Knowing that the distribution of x depends on the value of m, we can now understand how the model representation of x got updated. The linked VarInfo does not store the model representation of x, but only its linked internal representation. So, what happened during the model evaluation above was that the linked internal representation of x – which was constructed using the original value of m – was transformed back into a new model representation using a different value of m.

We can reproduce the ‘new’ value of x by performing these transformations manually:

# Generate a fresh linked VarInfo (without the new / 'corrupted' values)
vi_linked = link(vi, model)
# See the linked internal representations
DynamicPPL.getindex_internal(vi_linked, vn_m), DynamicPPL.getindex_internal(vi_linked, vn_x)

([-0.20318141265857553], [-1.2965629059941892])

Now we update the value of m like we did before:

vi_linked[vn_m] = vi_linked[vn_x] + 1
vi_linked[vn_m]

1.0702887094064564

When evaluating the model, the distribution of x is now changed, and so is the corresponding inverse bijector:

new_dist_x = truncated(Normal(); lower=vi_linked[vn_m])
new_f_inv = DynamicPPL.invlink_transform(new_dist_x)

Inverse{Bijectors.TruncatedBijector{Float64, Float64}}(Bijectors.TruncatedBijector{Float64, Float64}(1.0702887094064564, Inf))

and if we apply this to the internal representation of x:

new_f_inv(DynamicPPL.getindex_internal(vi_linked, vn_x))

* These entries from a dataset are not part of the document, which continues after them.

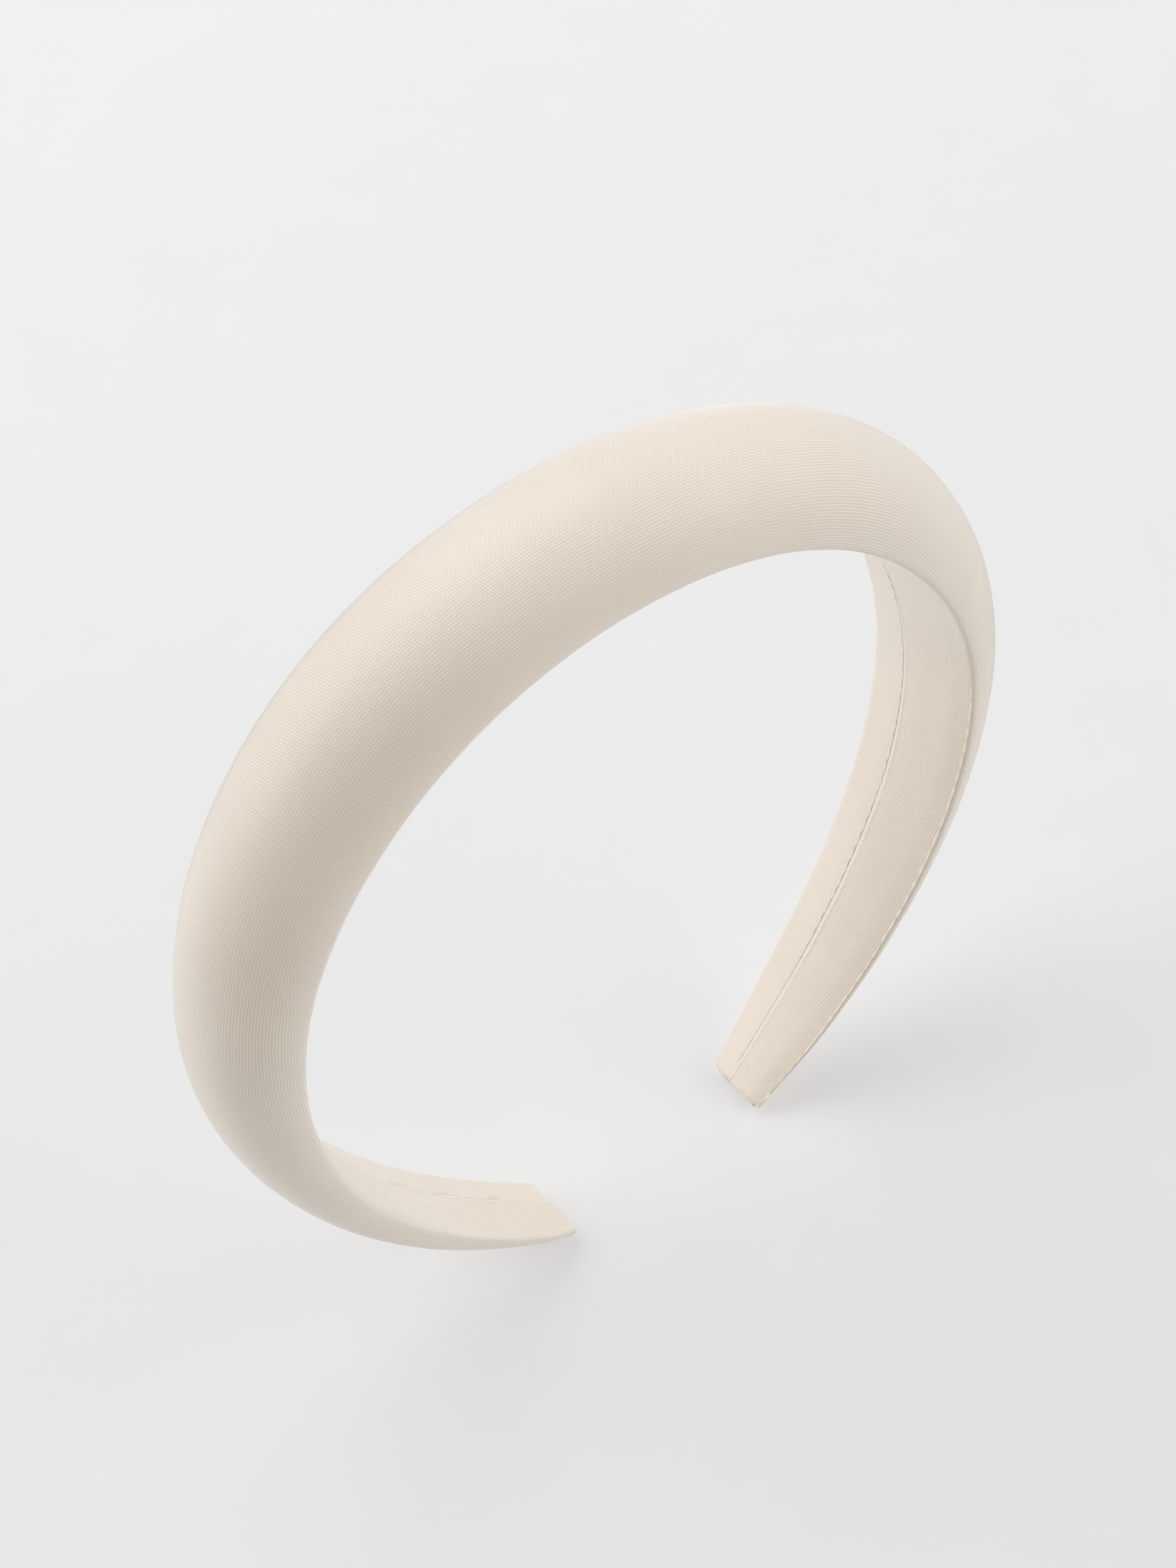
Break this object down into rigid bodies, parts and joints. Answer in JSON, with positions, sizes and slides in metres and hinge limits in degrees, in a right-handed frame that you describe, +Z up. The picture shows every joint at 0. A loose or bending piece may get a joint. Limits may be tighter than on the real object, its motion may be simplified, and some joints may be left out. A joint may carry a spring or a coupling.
{
  "type": "padded headband",
  "caption": "Padded satin headband: an open C-shaped band with a springy core under a domed foam pad, narrowing to flat tips, that spreads to grip the head.",
  "frame": {"origin": "centre of the bounding box at its base: midway between the tips, on the surface that they stand on", "axes": "+X across the head, +Y along the band's width towards its back edge, +Z up to the crown; left (-X) and right (+X) are as seen from the front edge (-Y)"},
  "size_m": [0.1438, 0.0276, 0.155],
  "materials": {
    "satin": "satin",
    "foam": "matte",
    "core": "satin",
    "tape": "gloss",
    "thread": "matte"
  },
  "bodies": {
    "left_half": {"core_left": "core", "tape_left": "tape", "pad_left": "foam", "cover_left": "satin", "seam_thread_left": "thread", "end_tab_left": "satin"},
    "right_half": {"core_right": "core", "tape_right": "tape", "pad_right": "foam", "cover_right": "satin", "seam_thread_right": "thread", "end_tab_right": "satin"}
  },
  "joints": [
    {"name": "crown_flex", "type": "hinge", "parent": "left_half", "child": "right_half", "pos_m": [0, 0, 0.155], "axis": [0, -1, 0], "range_deg": [0, 30], "stiffness_Nm_per_rad": 0.2}
  ]
}
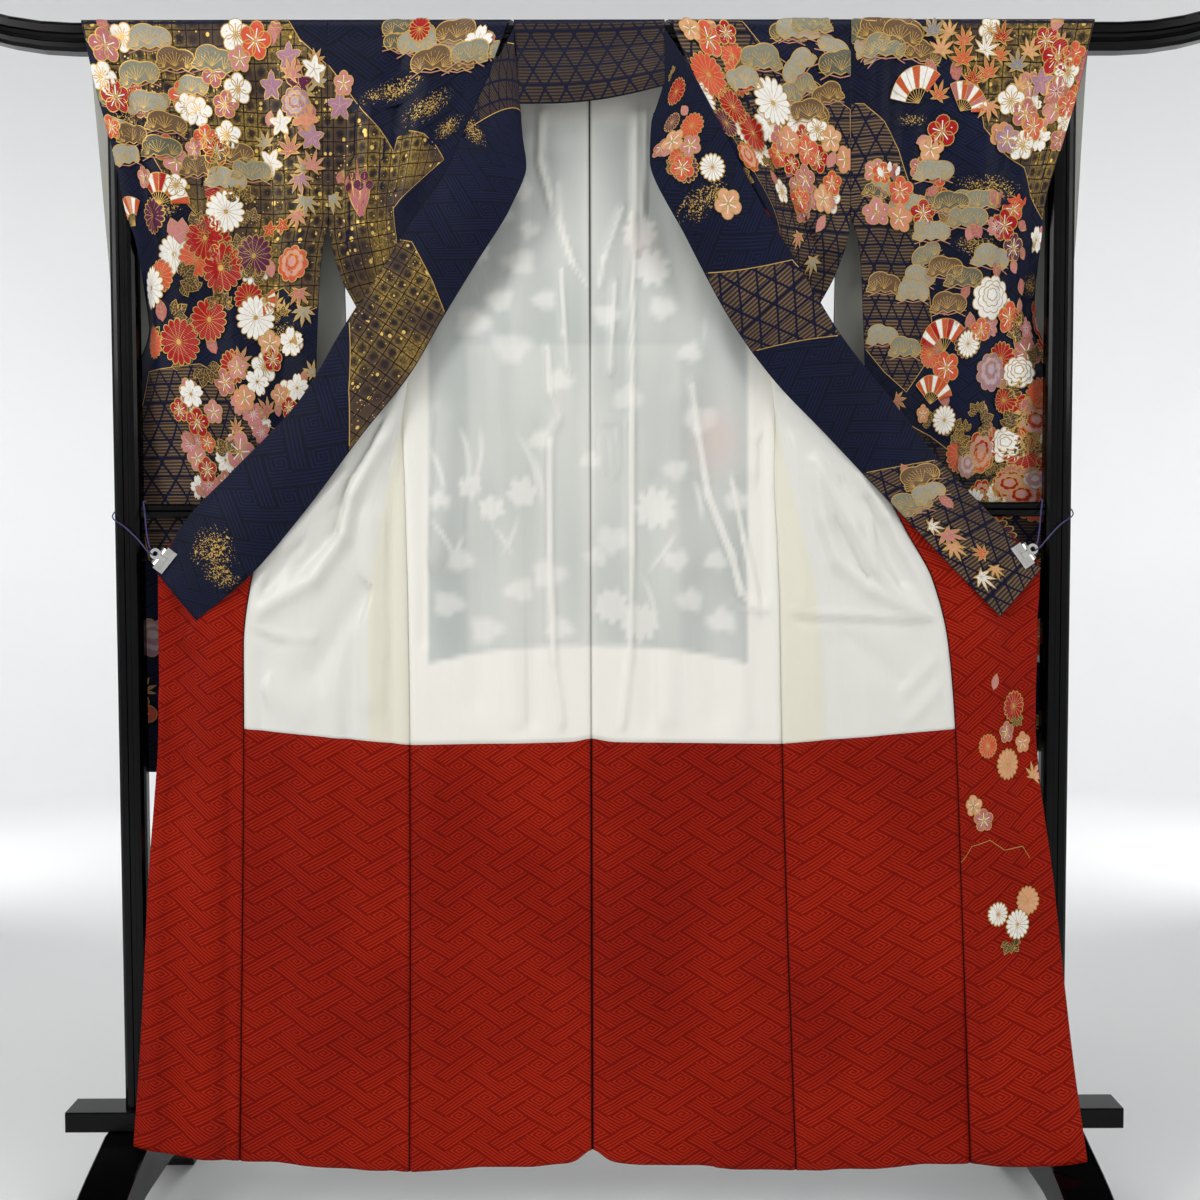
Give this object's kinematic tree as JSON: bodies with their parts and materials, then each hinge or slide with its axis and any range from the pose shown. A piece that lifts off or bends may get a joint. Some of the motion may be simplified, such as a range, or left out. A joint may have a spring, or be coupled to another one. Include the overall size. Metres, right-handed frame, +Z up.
{
  "type": "furisode kimono on a kimono stand",
  "caption": "Long-sleeved formal silk kimono hung open, lining to the front, over the top rail of a lacquered stand with arched feet.",
  "frame": {"origin": "on the floor, under the middle of the whole object", "axes": "+Z up, -Y towards the viewer of the open front, +X to the right as seen from the front"},
  "size_m": [1.66, 0.456, 1.6609],
  "materials": {
    "lacquer": "black urushi-style gloss lacquer over wood",
    "printed_silk": "dyed silk crepe, navy ground with a many-coloured traditional pattern and gold",
    "white_silk": "plain white silk lining, soft sheen",
    "red_silk": "red silk damask lining with a woven fret",
    "nickel": "bright polished nickel plate",
    "string": "thin twisted violet cord"
  },
  "bodies": {
    "root": {"rail": "lacquer", "post_L": "lacquer", "post_R": "lacquer", "crossbar": "lacquer", "base_beam": "lacquer", "foot_L": "lacquer", "foot_R": "lacquer", "back_L": "printed_silk", "front_L": "printed_silk", "overlap_L": "printed_silk", "sleeve_front_L": "printed_silk", "sleeve_back_L": "printed_silk", "collar_L": "printed_silk", "back_lining_L": "white_silk", "front_lining_L": "white_silk", "sleeve_front_lining_L": "white_silk", "sleeve_back_lining_L": "white_silk", "back_hem_lining_L": "red_silk", "front_hem_lining_L": "red_silk", "overlap_lining_L": "red_silk", "clip_front_L": "nickel", "clip_back_L": "nickel", "clip_spring_L": "nickel", "clip_ring_L": "nickel", "string_L": "string", "back_R": "printed_silk", "front_R": "printed_silk", "overlap_R": "printed_silk", "sleeve_front_R": "printed_silk", "sleeve_back_R": "printed_silk", "collar_R": "printed_silk", "back_lining_R": "white_silk", "front_lining_R": "white_silk", "sleeve_front_lining_R": "white_silk", "sleeve_back_lining_R": "white_silk", "back_hem_lining_R": "red_silk", "front_hem_lining_R": "red_silk", "overlap_lining_R": "red_silk", "clip_front_R": "nickel", "clip_back_R": "nickel", "clip_spring_R": "nickel", "clip_ring_R": "nickel", "string_R": "string", "collar_neck": "printed_silk"}
  },
  "joints": []
}
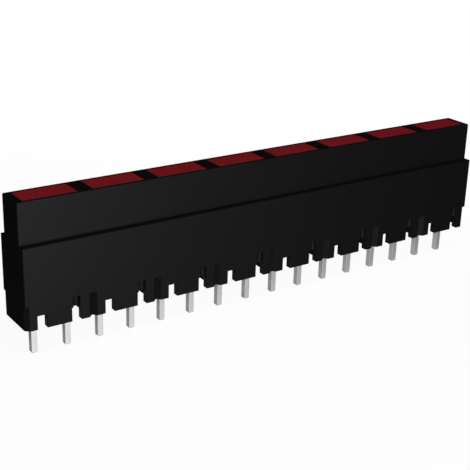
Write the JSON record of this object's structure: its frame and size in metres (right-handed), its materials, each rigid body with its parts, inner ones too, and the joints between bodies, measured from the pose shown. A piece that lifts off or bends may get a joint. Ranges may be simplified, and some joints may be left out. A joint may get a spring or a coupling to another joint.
{
  "type": "led array",
  "caption": "Straight row of flush rectangular red lamps in a stepped black moulded housing, on a row of straight solder leads.",
  "frame": {"origin": "middle of the row of leads, on the plane of the housing's feet, where the board's upper face comes", "axes": "+X along the row, +Z out of the lamp windows, -Y the side with the cathode marks"},
  "size_m": [0.0406, 0.0036, 0.0114],
  "materials": {
    "housing": "fine matt",
    "lens": "tinted diffused epoxy, satin",
    "lead": "tinned, satin",
    "chip": "sawn semiconductor",
    "wire": "bright gold"
  },
  "bodies": {
    "root": {"housing": "housing", "led_1_anode_lead": "lead", "led_1_bond_wire": "wire", "led_1_cathode_lead": "lead", "led_1_chip": "chip", "led_1_lens": "lens", "led_2_anode_lead": "lead", "led_2_bond_wire": "wire", "led_2_cathode_lead": "lead", "led_2_chip": "chip", "led_2_lens": "lens", "led_3_anode_lead": "lead", "led_3_bond_wire": "wire", "led_3_cathode_lead": "lead", "led_3_chip": "chip", "led_3_lens": "lens", "led_4_anode_lead": "lead", "led_4_bond_wire": "wire", "led_4_cathode_lead": "lead", "led_4_chip": "chip", "led_4_lens": "lens", "led_5_anode_lead": "lead", "led_5_bond_wire": "wire", "led_5_cathode_lead": "lead", "led_5_chip": "chip", "led_5_lens": "lens", "led_6_anode_lead": "lead", "led_6_bond_wire": "wire", "led_6_cathode_lead": "lead", "led_6_chip": "chip", "led_6_lens": "lens", "led_7_anode_lead": "lead", "led_7_bond_wire": "wire", "led_7_cathode_lead": "lead", "led_7_chip": "chip", "led_7_lens": "lens", "led_8_anode_lead": "lead", "led_8_bond_wire": "wire", "led_8_cathode_lead": "lead", "led_8_chip": "chip", "led_8_lens": "lens"}
  },
  "joints": []
}
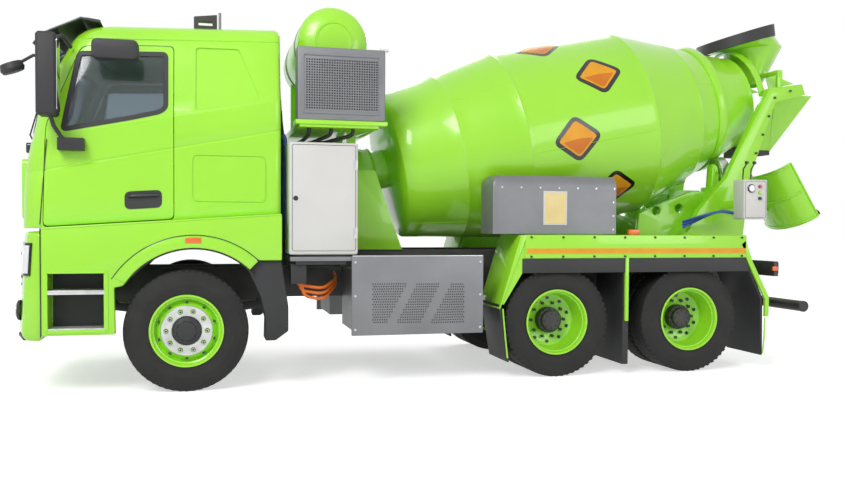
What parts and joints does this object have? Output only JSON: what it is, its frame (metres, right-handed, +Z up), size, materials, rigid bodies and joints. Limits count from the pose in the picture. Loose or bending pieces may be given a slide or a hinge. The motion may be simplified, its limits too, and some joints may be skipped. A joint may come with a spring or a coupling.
{
  "type": "concrete mixer truck",
  "caption": "Concrete mixer truck with a short cab, a tilted revolving drum, a rear loading hopper and a swivelling discharge chute, on a steered axle and a twin-wheel bogie.",
  "frame": {"origin": "centre of the bounding box on the ground, under the truck", "axes": "the truck faces -X, its left side is at -Y, and +Z is up"},
  "size_m": [8.4, 2.86, 3.7312],
  "materials": {
    "lime_paint": "gloss",
    "tyre": "matt",
    "glass": "clear",
    "smoke": "smoked",
    "dark_steel": "satin",
    "black_plastic": "grained",
    "seat_cloth": "woven",
    "grey_metal": "satin",
    "steel": "worn",
    "pale_paint": "satin"
  },
  "bodies": {
    "chassis": {"axle_2": "dark_steel", "axle_3": "dark_steel", "battery_box_left": "grey_metal", "battery_box_right": "grey_metal", "bogie_spring_left": "dark_steel", "bogie_spring_right": "dark_steel", "bumper": "lime_paint", "cab_shell": "lime_paint", "cabinet_left": "pale_paint", "cabinet_right": "pale_paint", "chassis_frame": "dark_steel", "control_box": "pale_paint", "cooler_box": "grey_metal", "dashboard": "black_plastic", "discharge_funnel": "lime_paint", "fender_rail_left": "lime_paint", "fender_rail_right": "lime_paint", "front_axle": "dark_steel", "front_mirror": "black_plastic", "front_mudguard_left": "black_plastic", "front_mudguard_right": "black_plastic", "front_stand": "lime_paint", "hopper": "lime_paint", "lower_panel_left": "lime_paint", "lower_panel_right": "lime_paint", "mudguard_left": "black_plastic", "mudguard_right": "black_plastic", "rear_stand": "lime_paint", "rear_underrun": "dark_steel", "seats": "seat_cloth", "steering_wheel": "black_plastic", "sun_visor": "smoke", "water_tank": "lime_paint", "windshield": "glass"},
    "knuckle_left": {"knuckle_left": "dark_steel"},
    "knuckle_right": {"knuckle_right": "dark_steel"},
    "tie_rod": {"tie_rod": "dark_steel"},
    "wheel_front_left": {"wheel_front_left": "tyre"},
    "wheel_front_right": {"wheel_front_right": "tyre"},
    "wheel_2_left": {"wheel_2_left": "tyre"},
    "wheel_2_right": {"wheel_2_right": "tyre"},
    "wheel_3_left": {"wheel_3_left": "tyre"},
    "wheel_3_right": {"wheel_3_right": "tyre"},
    "door_left": {"door_left": "lime_paint", "door_glass_left": "glass", "mirror_left": "black_plastic"},
    "door_right": {"door_right": "lime_paint", "door_glass_right": "glass", "mirror_right": "black_plastic"},
    "drum": {"drum": "lime_paint"},
    "roller_left": {"roller_left": "steel"},
    "roller_right": {"roller_right": "steel"},
    "chute": {"chute": "lime_paint"}
  },
  "joints": [
    {"name": "steer_left", "type": "hinge", "parent": "chassis", "child": "knuckle_left", "pos_m": [-2.7, -0.86, 0.52], "axis": [0, 0, 1], "range_deg": [-38, 38]},
    {"name": "steer_right", "type": "hinge", "parent": "chassis", "child": "knuckle_right", "pos_m": [-2.7, 0.86, 0.52], "axis": [0, 0, 1], "range_deg": [-38, 38]},
    {"name": "tie_rod_hinge", "type": "hinge", "parent": "knuckle_left", "child": "tie_rod", "pos_m": [-2.5, -0.8, 0.4], "axis": [0, 0, 1], "range_deg": [-38, 38]},
    {"name": "spin_front_left", "type": "hinge", "parent": "knuckle_left", "child": "wheel_front_left", "pos_m": [-2.7, -1.07, 0.52], "axis": [0, 1, 0], "continuous": true},
    {"name": "spin_2_left", "type": "hinge", "parent": "chassis", "child": "wheel_2_left", "pos_m": [0.686, -0.91, 0.52], "axis": [0, 1, 0], "continuous": true},
    {"name": "spin_3_left", "type": "hinge", "parent": "chassis", "child": "wheel_3_left", "pos_m": [2.087, -0.91, 0.52], "axis": [0, 1, 0], "continuous": true},
    {"name": "door_hinge_left", "type": "hinge", "parent": "chassis", "child": "door_left", "pos_m": [-3.84, -1.186, 2], "axis": [0, 0, -1], "range_deg": [0, 70]},
    {"name": "roller_spin_left", "type": "hinge", "parent": "chassis", "child": "roller_left", "pos_m": [2.9024, -0.44015, 2.05805], "axis": [0.9789, 0, 0.2045], "continuous": true},
    {"name": "spin_front_right", "type": "hinge", "parent": "knuckle_right", "child": "wheel_front_right", "pos_m": [-2.7, 1.07, 0.52], "axis": [0, 1, 0], "continuous": true},
    {"name": "spin_2_right", "type": "hinge", "parent": "chassis", "child": "wheel_2_right", "pos_m": [0.686, 0.91, 0.52], "axis": [0, 1, 0], "continuous": true},
    {"name": "spin_3_right", "type": "hinge", "parent": "chassis", "child": "wheel_3_right", "pos_m": [2.087, 0.91, 0.52], "axis": [0, 1, 0], "continuous": true},
    {"name": "door_hinge_right", "type": "hinge", "parent": "chassis", "child": "door_right", "pos_m": [-3.84, 1.186, 2], "axis": [0, 0, 1], "range_deg": [0, 70]},
    {"name": "roller_spin_right", "type": "hinge", "parent": "chassis", "child": "roller_right", "pos_m": [2.9024, 0.44015, 2.05805], "axis": [0.9789, 0, 0.2045], "continuous": true},
    {"name": "drum_spin", "type": "hinge", "parent": "chassis", "child": "drum", "pos_m": [1.2, 0, 2.422], "axis": [0.9789, 0, 0.2045], "continuous": true},
    {"name": "chute_swivel", "type": "hinge", "parent": "chassis", "child": "chute", "pos_m": [3.32, 0, 1.66], "axis": [0, 0, 1], "range_deg": [-55, 55]}
  ],
  "couplings": [
    {"joint": "steer_right", "follows": "steer_left", "ratio": 1},
    {"joint": "tie_rod_hinge", "follows": "steer_left", "ratio": -1},
    {"joint": "roller_spin_left", "follows": "drum_spin", "ratio": -5.3846},
    {"joint": "roller_spin_right", "follows": "drum_spin", "ratio": -5.3846}
  ]
}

1-element Vector{Float64}:
 1.3437588314714883

which is the same value as we got above in retval.

Conclusion

In this chapter of the Turing docs, we’ve looked at:

why variables might need to be transformed;
how this is accounted for mathematically with the Jacobian term;
the basic API and functionality of Bijectors.jl; and
the higher-level usage of transforms in DynamicPPL and Turing.

This will hopefully have equipped you with a better understanding of how constrained variables are handled in the Turing framework. With this knowledge, you should especially find it easier to navigate DynamicPPL’s VarInfo type, which forms the backbone of model evaluation.